>> START Collected data

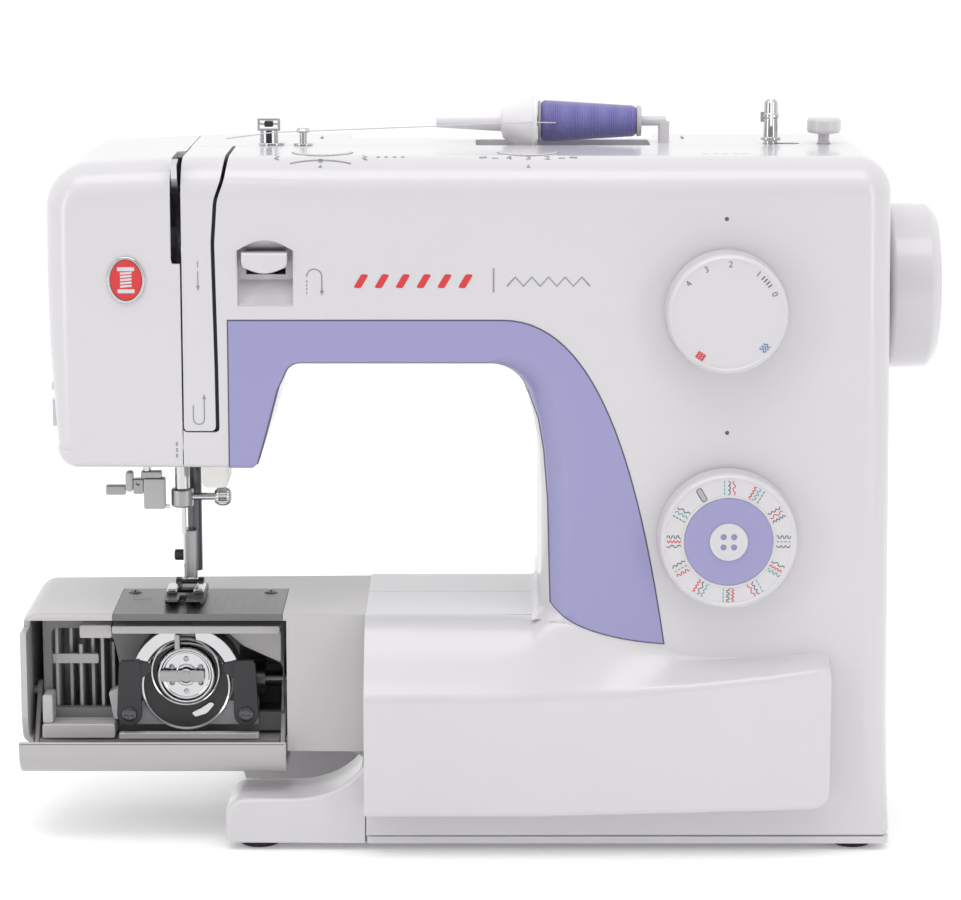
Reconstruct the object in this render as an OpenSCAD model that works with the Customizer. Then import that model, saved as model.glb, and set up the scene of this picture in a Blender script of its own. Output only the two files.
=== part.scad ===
// Domestic free-arm sewing machine with a front-loading vertical hook.
// Frame: +X to the handwheel, +Y to the back, +Z up. The origin is on the table,
// under the middle of the machine. Every size is in millimetres.

/* [Housing] */
// Wall thickness of the casings
wall = 2.5; // [2.2:0.1:2.8]
// Depth of the machine from its middle plane to the front of the base
half_depth = 76; // [75.6:0.1:76.4]
// Front face of the column and head, behind the middle plane when negative
front_y = -62; // [-62.2:0.1:-61.9]
// Back face of the column and head
back_y = 64; // [63.8:0.1:64.2]
// Height of the top face
top_z = 283.5; // [283.4:0.1:283.6]
// Height of the rubber feet
foot_h = 3; // [2.8:0.1:3.2]

/* [Free arm] */
// Height of the stitching surface
bed_z = 96; // [95.9:0.1:96.1]
// Underside of the free arm
arm_low_z = 38; // [37.5:0.1:38.2]
// Left end of the free arm
arm_left = -190; // [-190.2:0.1:-189.8]

/* [Drive] */
// Height of the upper shaft
shaft_z = 225.1; // [225:0.1:225.2]
// Radius of the handwheel
wheel_r = 34.3; // [33:0.1:34.6]
// Height of the lower shaft
low_shaft_z = 57; // [56.8:0.1:57.2]
// Radius of both toothed belt pulleys
pulley_r = 14; // [13.8:0.1:14]

/* [Hook and needle] */
// Sideways place of the needle bar
bar_x = -124.5; // [-124.6:0.1:-124.4]
// Fore and aft place of the needle bar
bar_y = -20; // [-20.1:0.1:-19.9]
// Centre of the hook, sideways
hook_x = -122.3; // [-122.4:0.1:-122.2]
// Centre of the hook, height
hook_z = 68.5; // [68.4:0.1:68.6]
// Radius of the bobbin
bobbin_r = 10.3; // [10:0.1:10.4]

/* [Dials] */
// Radius of the stitch length dial
length_dial_r = 24.5; // [22:0.5:25]
// Radius of the stitch pattern dial
stitch_dial_r = 28.2; // [26:0.2:28.4]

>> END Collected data

**Directions for this task:** Would you reproduce the material above in full, exactly as given?

**Answer to the task:**
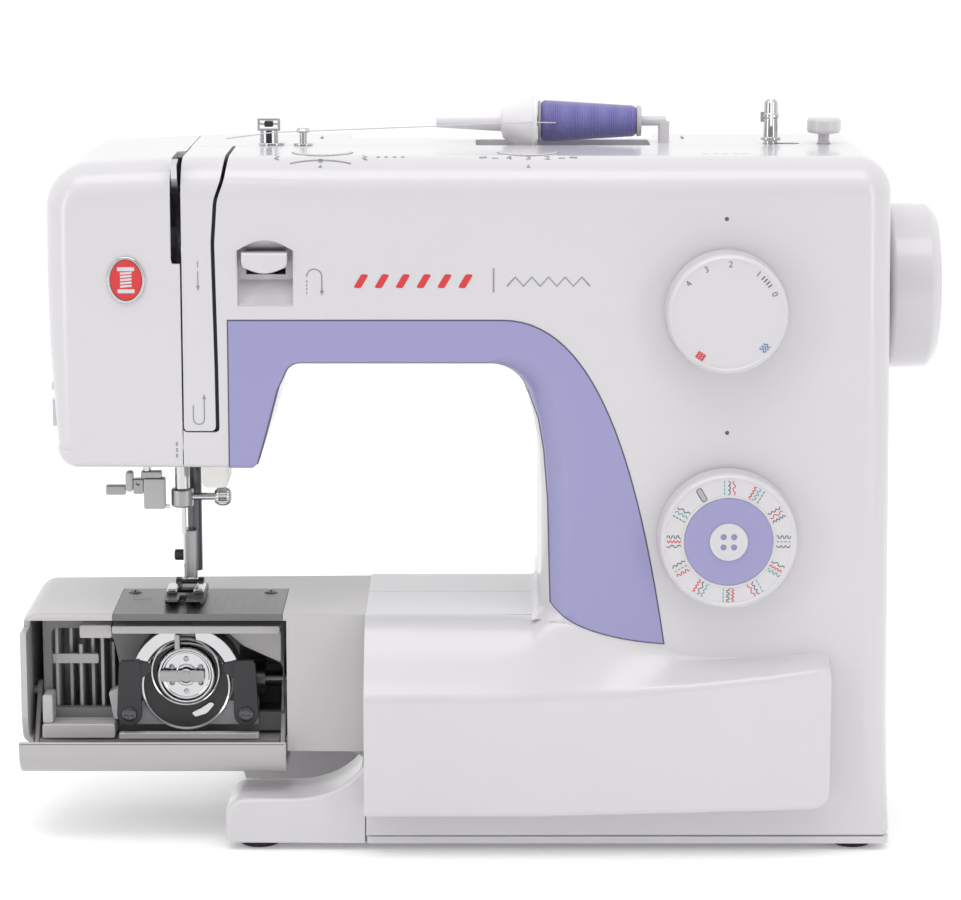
Reconstruct the object in this render as an OpenSCAD model that works with the Customizer. Then import that model, saved as model.glb, and set up the scene of this picture in a Blender script of its own. Output only the two files.
=== part.scad ===
// Domestic free-arm sewing machine with a front-loading vertical hook.
// Frame: +X to the handwheel, +Y to the back, +Z up. The origin is on the table,
// under the middle of the machine. Every size is in millimetres.

/* [Housing] */
// Wall thickness of the casings
wall = 2.5; // [2.2:0.1:2.8]
// Depth of the machine from its middle plane to the front of the base
half_depth = 76; // [75.6:0.1:76.4]
// Front face of the column and head, behind the middle plane when negative
front_y = -62; // [-62.2:0.1:-61.9]
// Back face of the column and head
back_y = 64; // [63.8:0.1:64.2]
// Height of the top face
top_z = 283.5; // [283.4:0.1:283.6]
// Height of the rubber feet
foot_h = 3; // [2.8:0.1:3.2]

/* [Free arm] */
// Height of the stitching surface
bed_z = 96; // [95.9:0.1:96.1]
// Underside of the free arm
arm_low_z = 38; // [37.5:0.1:38.2]
// Left end of the free arm
arm_left = -190; // [-190.2:0.1:-189.8]

/* [Drive] */
// Height of the upper shaft
shaft_z = 225.1; // [225:0.1:225.2]
// Radius of the handwheel
wheel_r = 34.3; // [33:0.1:34.6]
// Height of the lower shaft
low_shaft_z = 57; // [56.8:0.1:57.2]
// Radius of both toothed belt pulleys
pulley_r = 14; // [13.8:0.1:14]

/* [Hook and needle] */
// Sideways place of the needle bar
bar_x = -124.5; // [-124.6:0.1:-124.4]
// Fore and aft place of the needle bar
bar_y = -20; // [-20.1:0.1:-19.9]
// Centre of the hook, sideways
hook_x = -122.3; // [-122.4:0.1:-122.2]
// Centre of the hook, height
hook_z = 68.5; // [68.4:0.1:68.6]
// Radius of the bobbin
bobbin_r = 10.3; // [10:0.1:10.4]

/* [Dials] */
// Radius of the stitch length dial
length_dial_r = 24.5; // [22:0.5:25]
// Radius of the stitch pattern dial
stitch_dial_r = 28.2; // [26:0.2:28.4]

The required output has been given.